# YOUR TASK:
Check each line of the listing below for the string "that", and give only how many lines hold it.

===== RECORDS FOR THIS TASK =====

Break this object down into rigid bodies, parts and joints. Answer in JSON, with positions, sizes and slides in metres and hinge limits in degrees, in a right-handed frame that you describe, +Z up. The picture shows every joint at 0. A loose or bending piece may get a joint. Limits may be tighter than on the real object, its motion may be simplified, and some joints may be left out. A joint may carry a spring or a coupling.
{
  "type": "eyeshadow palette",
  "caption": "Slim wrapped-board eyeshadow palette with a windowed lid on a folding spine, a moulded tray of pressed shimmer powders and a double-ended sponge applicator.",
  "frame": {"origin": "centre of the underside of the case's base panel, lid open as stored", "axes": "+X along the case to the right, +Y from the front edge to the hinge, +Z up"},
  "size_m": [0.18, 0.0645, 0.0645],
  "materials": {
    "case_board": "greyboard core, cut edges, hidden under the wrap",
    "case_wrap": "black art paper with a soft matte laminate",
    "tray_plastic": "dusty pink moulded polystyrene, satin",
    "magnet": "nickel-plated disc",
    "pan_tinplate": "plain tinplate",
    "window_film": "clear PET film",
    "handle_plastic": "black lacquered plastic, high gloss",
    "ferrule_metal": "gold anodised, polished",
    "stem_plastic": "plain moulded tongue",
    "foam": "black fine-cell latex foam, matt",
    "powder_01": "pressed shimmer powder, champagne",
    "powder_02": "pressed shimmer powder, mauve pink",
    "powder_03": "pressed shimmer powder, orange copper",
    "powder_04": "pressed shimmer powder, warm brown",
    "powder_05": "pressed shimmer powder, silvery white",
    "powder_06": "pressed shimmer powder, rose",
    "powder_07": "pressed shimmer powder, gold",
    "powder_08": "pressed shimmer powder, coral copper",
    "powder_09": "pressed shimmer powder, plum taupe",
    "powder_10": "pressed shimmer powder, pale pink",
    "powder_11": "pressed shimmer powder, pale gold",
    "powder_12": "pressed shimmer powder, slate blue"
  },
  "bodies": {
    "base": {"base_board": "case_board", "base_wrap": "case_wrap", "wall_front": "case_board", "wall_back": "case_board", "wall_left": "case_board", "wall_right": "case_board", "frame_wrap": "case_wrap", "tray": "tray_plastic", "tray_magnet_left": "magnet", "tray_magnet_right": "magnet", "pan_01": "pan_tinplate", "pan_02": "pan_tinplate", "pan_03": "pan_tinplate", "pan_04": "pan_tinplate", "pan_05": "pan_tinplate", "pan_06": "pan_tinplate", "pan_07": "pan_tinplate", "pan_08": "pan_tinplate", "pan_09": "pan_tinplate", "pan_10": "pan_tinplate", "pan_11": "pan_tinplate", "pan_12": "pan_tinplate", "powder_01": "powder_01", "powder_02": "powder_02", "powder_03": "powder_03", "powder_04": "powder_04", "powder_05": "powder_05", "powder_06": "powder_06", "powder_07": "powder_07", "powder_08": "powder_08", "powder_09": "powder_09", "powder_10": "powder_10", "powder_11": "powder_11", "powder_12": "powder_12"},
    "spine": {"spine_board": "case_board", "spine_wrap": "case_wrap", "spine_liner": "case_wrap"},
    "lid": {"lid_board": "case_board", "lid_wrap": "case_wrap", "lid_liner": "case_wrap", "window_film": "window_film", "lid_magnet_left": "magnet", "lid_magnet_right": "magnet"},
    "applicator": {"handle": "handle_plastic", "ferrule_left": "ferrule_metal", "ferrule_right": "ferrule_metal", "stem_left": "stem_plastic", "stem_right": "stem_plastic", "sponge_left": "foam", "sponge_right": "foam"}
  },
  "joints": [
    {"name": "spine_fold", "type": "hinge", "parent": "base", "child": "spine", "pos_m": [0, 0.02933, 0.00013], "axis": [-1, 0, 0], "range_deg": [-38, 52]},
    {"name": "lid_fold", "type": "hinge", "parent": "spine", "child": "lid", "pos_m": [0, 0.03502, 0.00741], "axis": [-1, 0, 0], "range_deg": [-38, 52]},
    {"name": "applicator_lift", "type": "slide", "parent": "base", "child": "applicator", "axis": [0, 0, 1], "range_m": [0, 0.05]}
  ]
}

=====
===== RECORDS FOR THIS TASK =====

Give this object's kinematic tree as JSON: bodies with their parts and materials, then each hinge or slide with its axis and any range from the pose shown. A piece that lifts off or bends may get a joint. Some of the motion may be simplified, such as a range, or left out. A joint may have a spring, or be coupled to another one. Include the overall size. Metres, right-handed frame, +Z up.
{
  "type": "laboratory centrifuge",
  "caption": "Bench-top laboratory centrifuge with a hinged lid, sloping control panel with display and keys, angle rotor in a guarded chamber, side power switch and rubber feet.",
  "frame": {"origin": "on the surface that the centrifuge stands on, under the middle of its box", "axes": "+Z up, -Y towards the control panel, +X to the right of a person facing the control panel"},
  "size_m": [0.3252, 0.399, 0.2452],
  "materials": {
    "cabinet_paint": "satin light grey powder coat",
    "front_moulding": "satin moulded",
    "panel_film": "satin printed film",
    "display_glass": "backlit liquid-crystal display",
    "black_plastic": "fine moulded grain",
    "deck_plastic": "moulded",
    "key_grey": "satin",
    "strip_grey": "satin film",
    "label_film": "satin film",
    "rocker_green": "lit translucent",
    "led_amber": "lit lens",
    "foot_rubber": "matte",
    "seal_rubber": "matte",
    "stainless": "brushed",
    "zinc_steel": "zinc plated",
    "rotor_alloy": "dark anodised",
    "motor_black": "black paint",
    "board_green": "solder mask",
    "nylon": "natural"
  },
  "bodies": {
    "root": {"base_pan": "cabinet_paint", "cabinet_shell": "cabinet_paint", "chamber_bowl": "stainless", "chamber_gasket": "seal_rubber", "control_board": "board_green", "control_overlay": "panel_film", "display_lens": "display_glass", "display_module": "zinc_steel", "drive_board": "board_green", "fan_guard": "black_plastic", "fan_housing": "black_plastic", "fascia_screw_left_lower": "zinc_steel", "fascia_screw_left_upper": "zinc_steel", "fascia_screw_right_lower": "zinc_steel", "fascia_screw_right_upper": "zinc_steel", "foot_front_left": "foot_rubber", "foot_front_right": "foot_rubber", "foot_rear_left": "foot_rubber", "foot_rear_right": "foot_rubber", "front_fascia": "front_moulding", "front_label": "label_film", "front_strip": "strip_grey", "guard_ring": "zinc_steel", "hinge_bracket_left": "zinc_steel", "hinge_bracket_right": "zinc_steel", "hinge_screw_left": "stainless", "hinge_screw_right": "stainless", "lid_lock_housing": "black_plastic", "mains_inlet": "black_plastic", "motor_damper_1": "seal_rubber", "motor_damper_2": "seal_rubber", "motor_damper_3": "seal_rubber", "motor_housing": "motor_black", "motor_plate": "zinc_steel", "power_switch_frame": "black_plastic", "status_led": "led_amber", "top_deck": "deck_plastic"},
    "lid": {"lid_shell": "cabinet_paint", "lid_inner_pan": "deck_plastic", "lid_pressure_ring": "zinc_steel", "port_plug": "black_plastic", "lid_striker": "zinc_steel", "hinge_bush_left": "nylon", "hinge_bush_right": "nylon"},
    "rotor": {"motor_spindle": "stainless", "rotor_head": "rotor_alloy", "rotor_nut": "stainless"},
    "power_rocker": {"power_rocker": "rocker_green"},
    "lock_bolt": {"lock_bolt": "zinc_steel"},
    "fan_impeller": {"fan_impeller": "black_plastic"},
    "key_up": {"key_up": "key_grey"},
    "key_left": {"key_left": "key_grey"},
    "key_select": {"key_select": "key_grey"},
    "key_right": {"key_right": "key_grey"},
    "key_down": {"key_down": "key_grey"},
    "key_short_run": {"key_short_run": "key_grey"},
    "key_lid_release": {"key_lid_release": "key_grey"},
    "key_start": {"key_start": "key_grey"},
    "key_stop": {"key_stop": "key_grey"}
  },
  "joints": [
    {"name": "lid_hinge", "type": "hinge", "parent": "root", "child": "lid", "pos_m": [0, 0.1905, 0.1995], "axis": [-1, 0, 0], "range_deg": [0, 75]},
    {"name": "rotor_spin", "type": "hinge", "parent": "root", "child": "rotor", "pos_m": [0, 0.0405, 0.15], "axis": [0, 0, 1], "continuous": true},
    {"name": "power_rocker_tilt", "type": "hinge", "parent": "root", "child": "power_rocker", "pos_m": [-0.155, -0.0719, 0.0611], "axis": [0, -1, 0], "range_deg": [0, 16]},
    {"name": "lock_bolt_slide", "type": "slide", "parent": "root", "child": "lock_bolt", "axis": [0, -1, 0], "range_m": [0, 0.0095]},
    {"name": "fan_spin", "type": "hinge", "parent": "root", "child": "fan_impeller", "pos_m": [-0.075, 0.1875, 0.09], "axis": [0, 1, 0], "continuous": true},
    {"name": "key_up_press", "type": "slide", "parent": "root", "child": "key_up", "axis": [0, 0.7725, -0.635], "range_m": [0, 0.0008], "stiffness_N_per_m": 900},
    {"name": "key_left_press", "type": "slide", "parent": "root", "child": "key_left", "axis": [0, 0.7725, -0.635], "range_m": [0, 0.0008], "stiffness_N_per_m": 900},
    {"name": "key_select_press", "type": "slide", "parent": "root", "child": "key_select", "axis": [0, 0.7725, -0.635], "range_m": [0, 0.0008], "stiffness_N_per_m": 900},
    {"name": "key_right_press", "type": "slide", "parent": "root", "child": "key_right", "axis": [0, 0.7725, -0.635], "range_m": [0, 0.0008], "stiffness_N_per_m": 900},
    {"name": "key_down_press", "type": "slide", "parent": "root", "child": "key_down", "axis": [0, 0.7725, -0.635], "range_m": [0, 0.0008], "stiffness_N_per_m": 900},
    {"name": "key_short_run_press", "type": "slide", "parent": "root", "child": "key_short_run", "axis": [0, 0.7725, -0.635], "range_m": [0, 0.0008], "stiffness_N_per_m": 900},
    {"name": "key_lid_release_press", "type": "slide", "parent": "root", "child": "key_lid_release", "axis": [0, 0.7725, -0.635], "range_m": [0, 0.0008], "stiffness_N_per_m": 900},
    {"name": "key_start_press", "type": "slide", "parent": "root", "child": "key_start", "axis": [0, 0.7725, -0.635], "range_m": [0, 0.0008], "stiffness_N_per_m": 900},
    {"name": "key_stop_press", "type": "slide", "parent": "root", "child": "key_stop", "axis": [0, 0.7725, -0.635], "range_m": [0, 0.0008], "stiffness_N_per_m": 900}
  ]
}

=====

# WORKED SOLUTION:
3